── Data provided

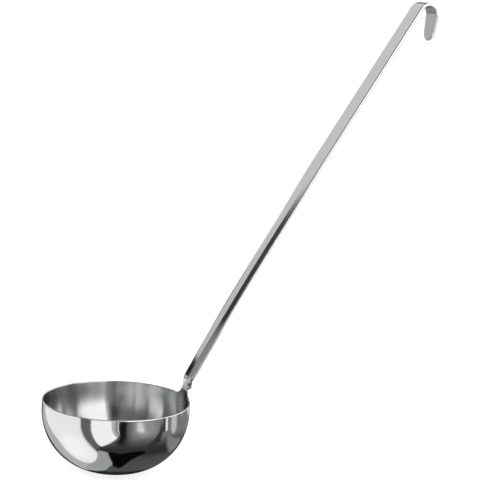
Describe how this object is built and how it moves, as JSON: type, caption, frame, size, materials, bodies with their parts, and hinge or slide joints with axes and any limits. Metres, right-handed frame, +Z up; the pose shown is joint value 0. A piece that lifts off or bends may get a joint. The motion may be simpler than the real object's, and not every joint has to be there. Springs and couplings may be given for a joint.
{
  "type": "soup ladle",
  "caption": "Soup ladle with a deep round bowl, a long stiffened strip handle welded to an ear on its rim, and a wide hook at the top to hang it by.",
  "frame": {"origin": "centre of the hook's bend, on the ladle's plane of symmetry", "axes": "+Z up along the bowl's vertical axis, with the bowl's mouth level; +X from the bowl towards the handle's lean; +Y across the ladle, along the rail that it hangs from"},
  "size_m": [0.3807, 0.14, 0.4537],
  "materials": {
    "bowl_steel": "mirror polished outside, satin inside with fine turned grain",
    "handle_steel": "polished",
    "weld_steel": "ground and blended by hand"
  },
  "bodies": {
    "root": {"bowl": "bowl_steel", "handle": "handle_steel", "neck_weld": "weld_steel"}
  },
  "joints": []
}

────

Work instructions: Nothing should be left out: repeat all of the data exactly.

Correct answer:
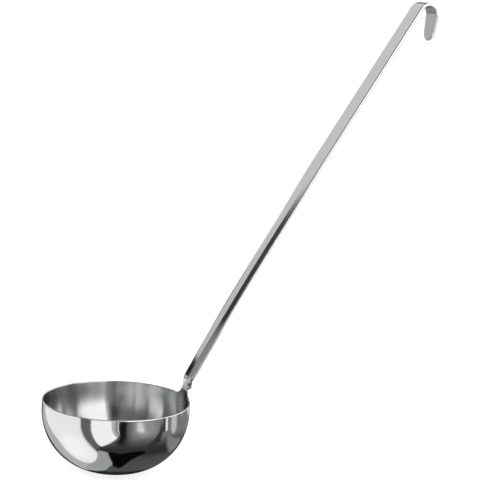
Describe how this object is built and how it moves, as JSON: type, caption, frame, size, materials, bodies with their parts, and hinge or slide joints with axes and any limits. Metres, right-handed frame, +Z up; the pose shown is joint value 0. A piece that lifts off or bends may get a joint. The motion may be simpler than the real object's, and not every joint has to be there. Springs and couplings may be given for a joint.
{
  "type": "soup ladle",
  "caption": "Soup ladle with a deep round bowl, a long stiffened strip handle welded to an ear on its rim, and a wide hook at the top to hang it by.",
  "frame": {"origin": "centre of the hook's bend, on the ladle's plane of symmetry", "axes": "+Z up along the bowl's vertical axis, with the bowl's mouth level; +X from the bowl towards the handle's lean; +Y across the ladle, along the rail that it hangs from"},
  "size_m": [0.3807, 0.14, 0.4537],
  "materials": {
    "bowl_steel": "mirror polished outside, satin inside with fine turned grain",
    "handle_steel": "polished",
    "weld_steel": "ground and blended by hand"
  },
  "bodies": {
    "root": {"bowl": "bowl_steel", "handle": "handle_steel", "neck_weld": "weld_steel"}
  },
  "joints": []
}